++++ Stored rows ++++

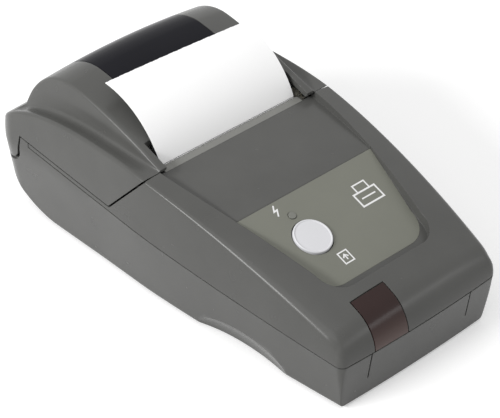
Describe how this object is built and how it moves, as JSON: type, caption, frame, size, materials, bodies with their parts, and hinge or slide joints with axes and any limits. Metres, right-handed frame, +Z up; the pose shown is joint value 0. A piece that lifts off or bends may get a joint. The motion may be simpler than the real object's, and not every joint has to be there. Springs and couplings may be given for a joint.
{
  "type": "portable receipt printer",
  "caption": "Small battery-powered thermal printer with a wedge-shaped case, a rear-hinged paper cover with a smoked window, a tear edge, a paper roll and a feed button.",
  "frame": {"origin": "under the middle of the case, on the surface it stands on", "axes": "+X to the right seen from the front, +Y from the front nose to the cover hinge at the rear, +Z up"},
  "size_m": [0.082, 0.1586, 0.0639],
  "materials": {
    "case_shell": "fine matt grain",
    "label": "satin film",
    "tear_strip": "satin",
    "dark_window": "polished, dark red",
    "smoked_window": "polished, smoked",
    "paper": "plain thermal paper",
    "card": "wound card",
    "board": "lacquered circuit board",
    "black_plastic": "moulded",
    "light_plastic": "moulded",
    "light_guide": "frosted",
    "sheet_steel": "pressed",
    "heat_sink": "extruded",
    "ceramic": "glazed",
    "flex_film": "amber film",
    "motor_can": "drawn",
    "steel": "turned",
    "rubber": "ground",
    "foot_rubber": "moulded",
    "brass": "turned",
    "button": "satin",
    "cell_sleeve": "printed sleeve"
  },
  "bodies": {
    "case": {"base_case": "case_shell", "top_case": "case_shell", "label_overlay": "label", "tear_bar": "tear_strip", "link_window": "dark_window", "roll_tray": "case_shell", "paper_web": "paper", "main_board": "board", "main_chip": "black_plastic", "driver_chip": "black_plastic", "board_capacitor": "black_plastic", "flex_connector": "light_plastic", "link_transceiver": "black_plastic", "key_board": "board", "key_switch": "black_plastic", "indicator_light": "light_guide", "mechanism_frame": "sheet_steel", "head_plate": "heat_sink", "print_head": "ceramic", "head_spring": "sheet_steel", "head_flex": "flex_film", "feed_motor": "motor_can", "gear_axle": "steel", "data_socket": "black_plastic", "power_socket": "black_plastic", "socket_board": "board", "battery_contact_front": "sheet_steel", "battery_contact_rear": "sheet_steel", "battery_cell_1": "cell_sleeve", "battery_cell_2": "cell_sleeve", "battery_cell_3": "cell_sleeve", "battery_cell_4": "cell_sleeve", "case_screw_1": "steel", "case_screw_2": "steel", "case_screw_3": "steel", "case_screw_4": "steel", "foot_1": "foot_rubber", "foot_2": "foot_rubber", "foot_3": "foot_rubber", "foot_4": "foot_rubber", "hinge_pin_left": "steel", "hinge_pin_right": "steel"},
    "cover": {"paper_cover": "case_shell", "cover_window": "smoked_window", "paper_tail": "paper", "platen_bush_left": "brass", "platen_bush_right": "brass"},
    "platen": {"platen_shaft": "steel", "platen_roller": "rubber", "platen_gear": "light_plastic"},
    "idler": {"reduction_gear": "light_plastic"},
    "pinion": {"motor_pinion": "brass"},
    "roll": {"paper_roll": "paper", "roll_core": "card"},
    "button": {"feed_button": "button"},
    "door": {"battery_door": "case_shell"}
  },
  "joints": [
    {"name": "cover_hinge", "type": "hinge", "parent": "case", "child": "cover", "pos_m": [0, 0.073, 0.028], "axis": [-1, 0, 0], "range_deg": [0, 80]},
    {"name": "platen_spin", "type": "hinge", "parent": "cover", "child": "platen", "pos_m": [0, 0.01265, 0.039], "axis": [1, 0, 0], "continuous": true},
    {"name": "idler_spin", "type": "hinge", "parent": "case", "child": "idler", "pos_m": [0, 0.01127, 0.03142], "axis": [1, 0, 0], "continuous": true},
    {"name": "pinion_spin", "type": "hinge", "parent": "case", "child": "pinion", "pos_m": [0, 0.00588, 0.02428], "axis": [1, 0, 0], "continuous": true},
    {"name": "roll_spin", "type": "hinge", "parent": "case", "child": "roll", "pos_m": [0, 0.041, 0.033], "axis": [1, 0, 0], "continuous": true},
    {"name": "button_press", "type": "slide", "parent": "case", "child": "button", "axis": [0, 0.342, -0.9397], "range_m": [0, 0.0005], "stiffness_N_per_m": 2000},
    {"name": "battery_door_hinge", "type": "hinge", "parent": "case", "child": "door", "pos_m": [0, -0.0136, 0.0023], "axis": [1, 0, 0], "range_deg": [0, 75]}
  ],
  "couplings": [
    {"joint": "idler_spin", "follows": "platen_spin", "ratio": -2},
    {"joint": "pinion_spin", "follows": "platen_spin", "ratio": 5.7778}
  ]
}
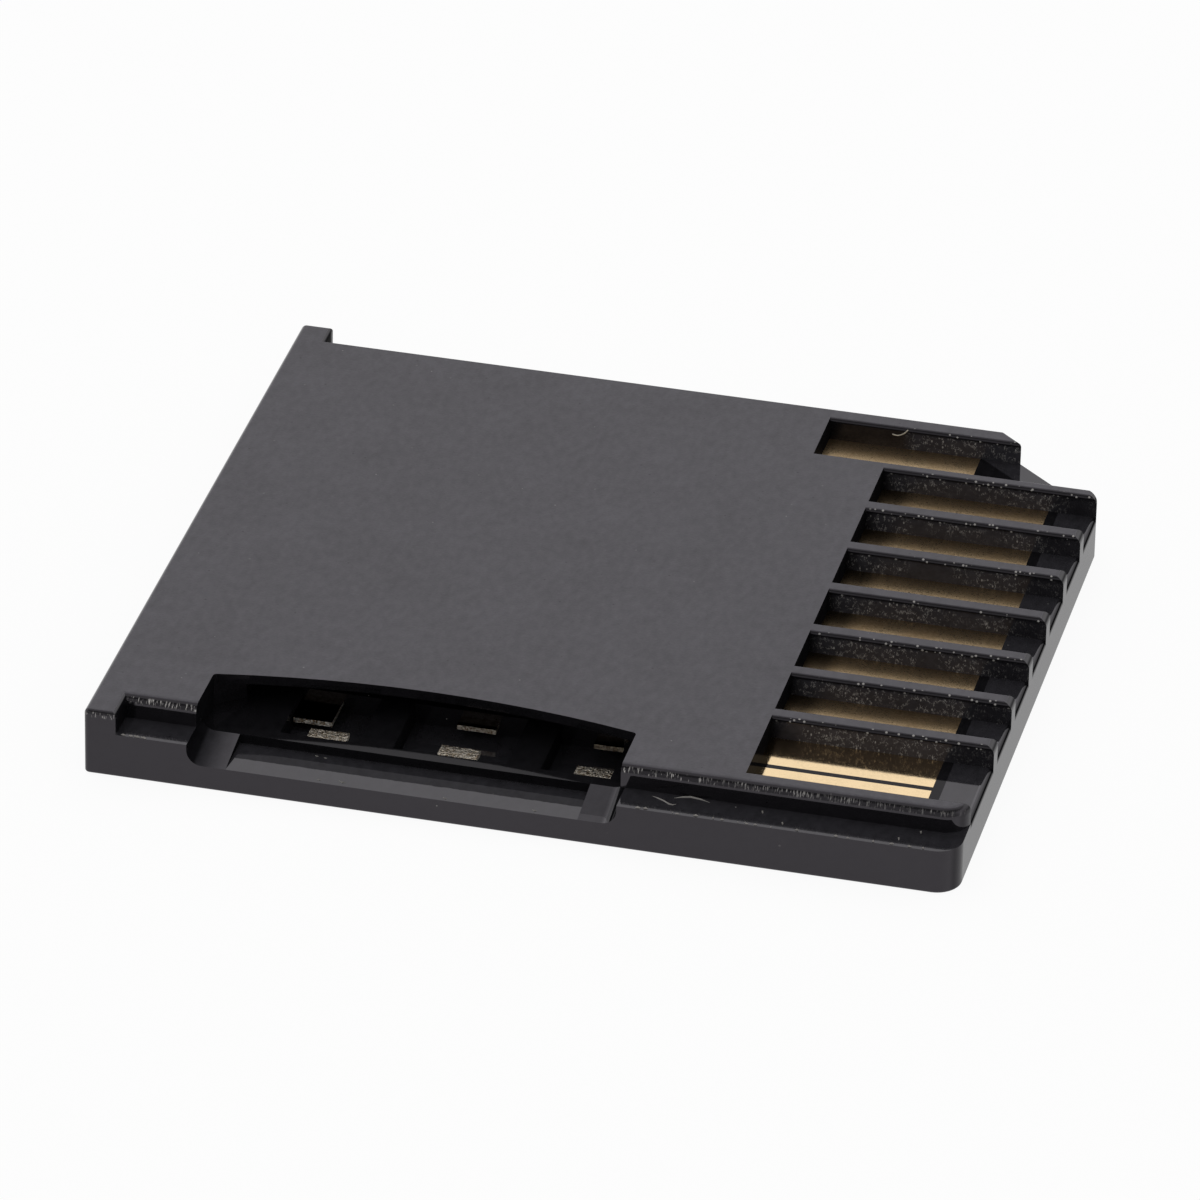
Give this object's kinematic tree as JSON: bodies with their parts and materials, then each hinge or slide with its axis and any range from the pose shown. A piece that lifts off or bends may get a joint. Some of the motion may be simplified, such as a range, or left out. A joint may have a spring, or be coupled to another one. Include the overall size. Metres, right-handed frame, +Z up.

++++

Given request: Write the material out again word for word.

Solution to the problem:
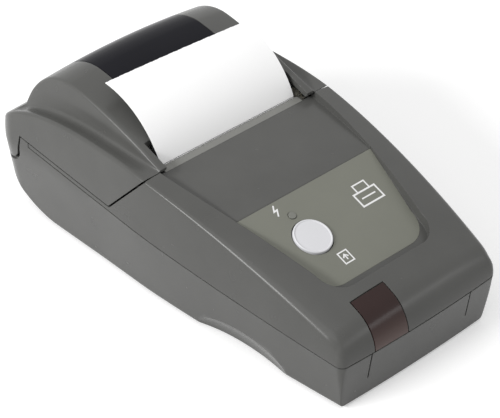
Describe how this object is built and how it moves, as JSON: type, caption, frame, size, materials, bodies with their parts, and hinge or slide joints with axes and any limits. Metres, right-handed frame, +Z up; the pose shown is joint value 0. A piece that lifts off or bends may get a joint. The motion may be simpler than the real object's, and not every joint has to be there. Springs and couplings may be given for a joint.
{
  "type": "portable receipt printer",
  "caption": "Small battery-powered thermal printer with a wedge-shaped case, a rear-hinged paper cover with a smoked window, a tear edge, a paper roll and a feed button.",
  "frame": {"origin": "under the middle of the case, on the surface it stands on", "axes": "+X to the right seen from the front, +Y from the front nose to the cover hinge at the rear, +Z up"},
  "size_m": [0.082, 0.1586, 0.0639],
  "materials": {
    "case_shell": "fine matt grain",
    "label": "satin film",
    "tear_strip": "satin",
    "dark_window": "polished, dark red",
    "smoked_window": "polished, smoked",
    "paper": "plain thermal paper",
    "card": "wound card",
    "board": "lacquered circuit board",
    "black_plastic": "moulded",
    "light_plastic": "moulded",
    "light_guide": "frosted",
    "sheet_steel": "pressed",
    "heat_sink": "extruded",
    "ceramic": "glazed",
    "flex_film": "amber film",
    "motor_can": "drawn",
    "steel": "turned",
    "rubber": "ground",
    "foot_rubber": "moulded",
    "brass": "turned",
    "button": "satin",
    "cell_sleeve": "printed sleeve"
  },
  "bodies": {
    "case": {"base_case": "case_shell", "top_case": "case_shell", "label_overlay": "label", "tear_bar": "tear_strip", "link_window": "dark_window", "roll_tray": "case_shell", "paper_web": "paper", "main_board": "board", "main_chip": "black_plastic", "driver_chip": "black_plastic", "board_capacitor": "black_plastic", "flex_connector": "light_plastic", "link_transceiver": "black_plastic", "key_board": "board", "key_switch": "black_plastic", "indicator_light": "light_guide", "mechanism_frame": "sheet_steel", "head_plate": "heat_sink", "print_head": "ceramic", "head_spring": "sheet_steel", "head_flex": "flex_film", "feed_motor": "motor_can", "gear_axle": "steel", "data_socket": "black_plastic", "power_socket": "black_plastic", "socket_board": "board", "battery_contact_front": "sheet_steel", "battery_contact_rear": "sheet_steel", "battery_cell_1": "cell_sleeve", "battery_cell_2": "cell_sleeve", "battery_cell_3": "cell_sleeve", "battery_cell_4": "cell_sleeve", "case_screw_1": "steel", "case_screw_2": "steel", "case_screw_3": "steel", "case_screw_4": "steel", "foot_1": "foot_rubber", "foot_2": "foot_rubber", "foot_3": "foot_rubber", "foot_4": "foot_rubber", "hinge_pin_left": "steel", "hinge_pin_right": "steel"},
    "cover": {"paper_cover": "case_shell", "cover_window": "smoked_window", "paper_tail": "paper", "platen_bush_left": "brass", "platen_bush_right": "brass"},
    "platen": {"platen_shaft": "steel", "platen_roller": "rubber", "platen_gear": "light_plastic"},
    "idler": {"reduction_gear": "light_plastic"},
    "pinion": {"motor_pinion": "brass"},
    "roll": {"paper_roll": "paper", "roll_core": "card"},
    "button": {"feed_button": "button"},
    "door": {"battery_door": "case_shell"}
  },
  "joints": [
    {"name": "cover_hinge", "type": "hinge", "parent": "case", "child": "cover", "pos_m": [0, 0.073, 0.028], "axis": [-1, 0, 0], "range_deg": [0, 80]},
    {"name": "platen_spin", "type": "hinge", "parent": "cover", "child": "platen", "pos_m": [0, 0.01265, 0.039], "axis": [1, 0, 0], "continuous": true},
    {"name": "idler_spin", "type": "hinge", "parent": "case", "child": "idler", "pos_m": [0, 0.01127, 0.03142], "axis": [1, 0, 0], "continuous": true},
    {"name": "pinion_spin", "type": "hinge", "parent": "case", "child": "pinion", "pos_m": [0, 0.00588, 0.02428], "axis": [1, 0, 0], "continuous": true},
    {"name": "roll_spin", "type": "hinge", "parent": "case", "child": "roll", "pos_m": [0, 0.041, 0.033], "axis": [1, 0, 0], "continuous": true},
    {"name": "button_press", "type": "slide", "parent": "case", "child": "button", "axis": [0, 0.342, -0.9397], "range_m": [0, 0.0005], "stiffness_N_per_m": 2000},
    {"name": "battery_door_hinge", "type": "hinge", "parent": "case", "child": "door", "pos_m": [0, -0.0136, 0.0023], "axis": [1, 0, 0], "range_deg": [0, 75]}
  ],
  "couplings": [
    {"joint": "idler_spin", "follows": "platen_spin", "ratio": -2},
    {"joint": "pinion_spin", "follows": "platen_spin", "ratio": 5.7778}
  ]
}
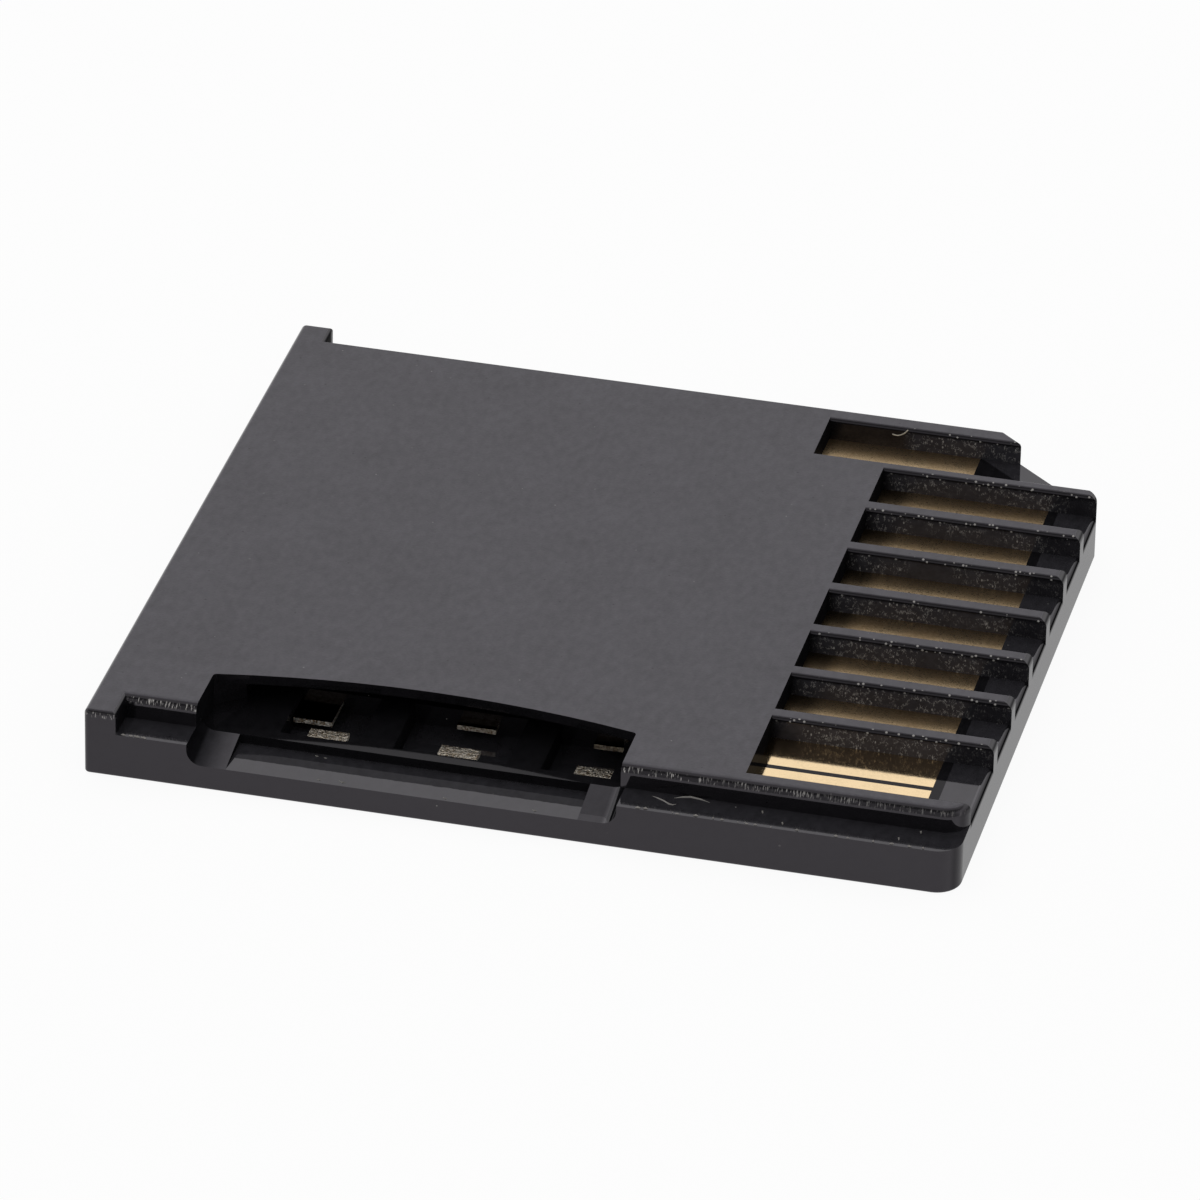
Give this object's kinematic tree as JSON: bodies with their parts and materials, then each hinge or slide with its axis and any range from the pose shown. A piece that lifts off or bends may get a joint. Some of the motion may be simplified, such as a range, or left out. A joint may have a spring, or be coupled to another one. Include the overall size. Metres, right-handed frame, +Z up.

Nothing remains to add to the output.